**Methods:** The basic idea of our method is to approximate the radiation physics to calculate a first-order exposure estimate quickly. This initial estimate is then refined using prior knowledge derived from MC simulations. To this end, the primary photon propagation inside a voxelized patient model is estimated using a less accurate but fast photon ray casting (RC) simulation based on the Beer–Lambert law. The results of the RC simulation are then fed into a convolutional neural network (CNN), which maps the propagation of primary photons to the dose deposition inside the patient model. Additionally, the patient model itself including anatomy and material properties, such as mass density and mass energy-absorption coefficients, are fed into the CNN as well. The CNN is trained using smoothed results of MC simulations as output and RC simulations of identical imaging settings and patient models as input.

**Results:** In total, 163 MC and associated RC simulations are carried out for the head, thorax, abdomen, and pelvis in three different voxel phantoms. We used 1e8 or 1e9 primarily emitted photons sampled from a 125 kV peak voltage spectrum, respectively. Edge-preserving smoothing (EPS) is applied to reduce (a) general stochastic uncertainties and (b) stochastic uncertainty concerning MC simulations of less primary photons. The CNN is trained using seven imaging settings of the abdomen in a single phantom.
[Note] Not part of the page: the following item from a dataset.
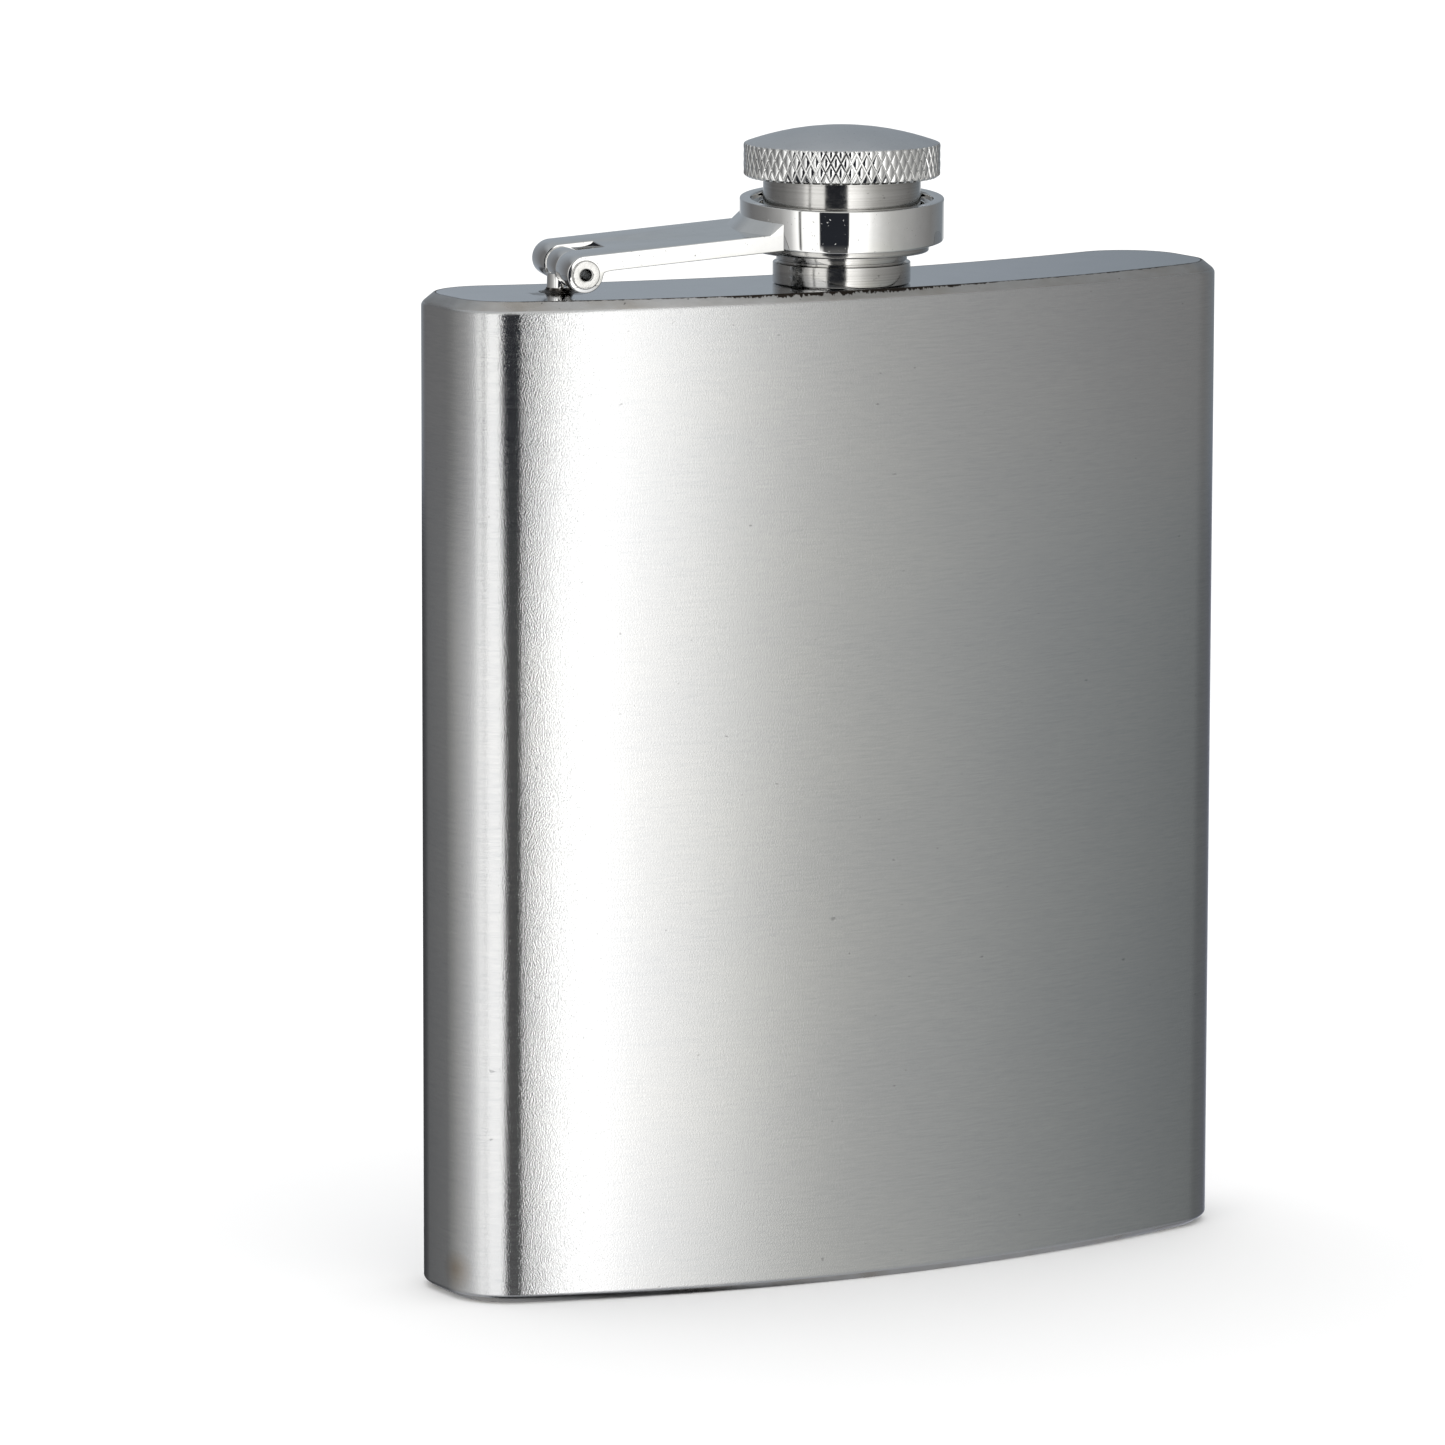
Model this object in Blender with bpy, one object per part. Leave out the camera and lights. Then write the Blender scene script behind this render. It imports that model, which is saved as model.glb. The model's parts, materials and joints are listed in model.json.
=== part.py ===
"""Curved pocket hip flask with a captive screw cap on a hinged arm.

Metres, +Z up. The origin is the middle of the base plate's underside. X runs across the width, with the
hinge towards -X. The belly of the flask faces -Y and its hollow back faces +Y.
"""

import math

import bmesh
import bpy
from mathutils import Matrix, Vector

MM = 0.001
SEAM_GAP = 0.3 * MM

# Body: two arcs bent the same way, joined by rounded ends.
BODY_WIDTH = 95.0 * MM
BODY_HEIGHT = 108.6 * MM
BODY_THICKNESS = 18.9 * MM
FRONT_SAGITTA = 8.0 * MM
BACK_SAGITTA = 9.2 * MM
END_RADIUS = 7.6 * MM
WALL = 0.7 * MM
PLATE_THICKNESS = 0.8 * MM
TOP_CHAMFER_DROP = 1.1 * MM
BASE_CHAMFER_DROP = 0.8 * MM
CHAMFER_INSET_MIDDLE = 0.45 * MM
CHAMFER_INSET_ENDS = 1.4 * MM
RIM_LAND = 0.15 * MM

# Neck: a turned tube standing through the top plate.
NECK_X = -2.0 * MM
NECK_Y = -1.25 * MM
NECK_BAND_RADIUS = 7.48 * MM
NECK_BAND_TOP = 2.4 * MM
NECK_COLLAR_RADIUS = 7.1 * MM
NECK_COLLAR_TOP = 3.4 * MM
NECK_THREAD_RADIUS = 6.85 * MM
NECK_TOP = 9.2 * MM
NECK_BORE = 5.9 * MM
NECK_SPIGOT_RADIUS = 6.45 * MM
NECK_SPIGOT_DEPTH = 1.6 * MM

# Arm: the hinge pin's middle, and how the pin leans. The ring sits on the neck's axis.
RING_REACH = 31.0 * MM
ARM_YAW = math.radians(-11.0)
ARM_ROLL = math.radians(2.7)
ARM_PITCH = math.radians(-0.7)
RING_RADIUS = 11.07 * MM
RING_BORE = 9.86 * MM
RING_FLANGE_BORE = 9.0 * MM
RING_BOTTOM = 1.63 * MM
RING_TOP = 6.22 * MM
FLANGE_BOTTOM = 4.49 * MM
FLANGE_TOP = 5.49 * MM
RING_CROSSING = 6.3 * MM
ARM_HALF_WIDTH = 6.7 * MM
ARM_THICKNESS = 1.88 * MM
ARM_SLOPE = math.radians(3.8)
SHOULDER_HEIGHT = 1.3 * MM
LUG_RADIUS = 2.0 * MM
SLOT_HALF_WIDTH = 2.2 * MM
SLOT_DEPTH = 3.5 * MM
HINGE_HEIGHT = 2.73 * MM

# Hinge post and its hollow rivet.
EYE_RADIUS = 1.9 * MM
EYE_HALF_WIDTH = 1.9 * MM
POST_OFFSET = -0.9 * MM
POST_RADIUS = 1.15 * MM
FOOT_RADIUS = 1.9 * MM
FOOT_HEIGHT = 0.35 * MM
RIVET_RADIUS = 1.05 * MM
RIVET_BORE = 0.6 * MM
RIVET_PLAY = 0.08 * MM
RIVET_HEAD_RADIUS = 1.55 * MM
RIVET_HEAD_THICKNESS = 0.3 * MM

# Cap, with heights above the top plate.
HEAD_RADIUS = 10.65 * MM
HEAD_BOTTOM = 11.55 * MM
HEAD_RIM = 15.2 * MM
DOME_TOP = 17.05 * MM
HEAD_EDGE = 0.2 * MM
HEAD_BORE = 8.84 * MM
HEAD_ROOF = 13.2 * MM
BOSS_RADIUS = 6.95 * MM
BOSS_BOTTOM = 11.2 * MM
SLEEVE_RADIUS = 8.54 * MM
SLEEVE_BORE = 8.0 * MM
SLEEVE_BOTTOM = 3.45 * MM
SLEEVE_TOP = 12.9 * MM
LIP_RADIUS = 9.5 * MM
LIP_TOP = 4.75 * MM
LIP_EDGE = 0.35 * MM
INSERT_RADIUS = 7.75 * MM
INSERT_BORE = 7.3 * MM
INSERT_BOTTOM = 7.0 * MM
WASHER_RADIUS = 6.95 * MM
WASHER_BOTTOM = 9.5 * MM
WASHER_TOP = 10.9 * MM

LONG_ARC_STEPS = 30
END_ARC_STEPS = 7
TURNED_STEPS = 52
SMALL_STEPS = 24


def clear_scene():
    for old in list(bpy.data.objects):
        bpy.data.objects.remove(old, do_unlink=True)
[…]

Testing its performance on the remaining datasets, the CNN is capable of estimating skin dose with an error of below 10% for the majority of test cases.

**Conclusion:** The combination of deep neural networks and MC simulation of particle physics has the potential to decrease the computational complexity of accurate skin dose estimation. The proposed approach can provide dose distributions in under one second when running on high-end hardware. On lower cost hardware, it took up to 2 min to arrive at the same result. This makes our approach applicable in high-end environments as well as in budget solutions. Furthermore, the number of primary photons only affects the training time, while the execution time is independent of the number of primary photons.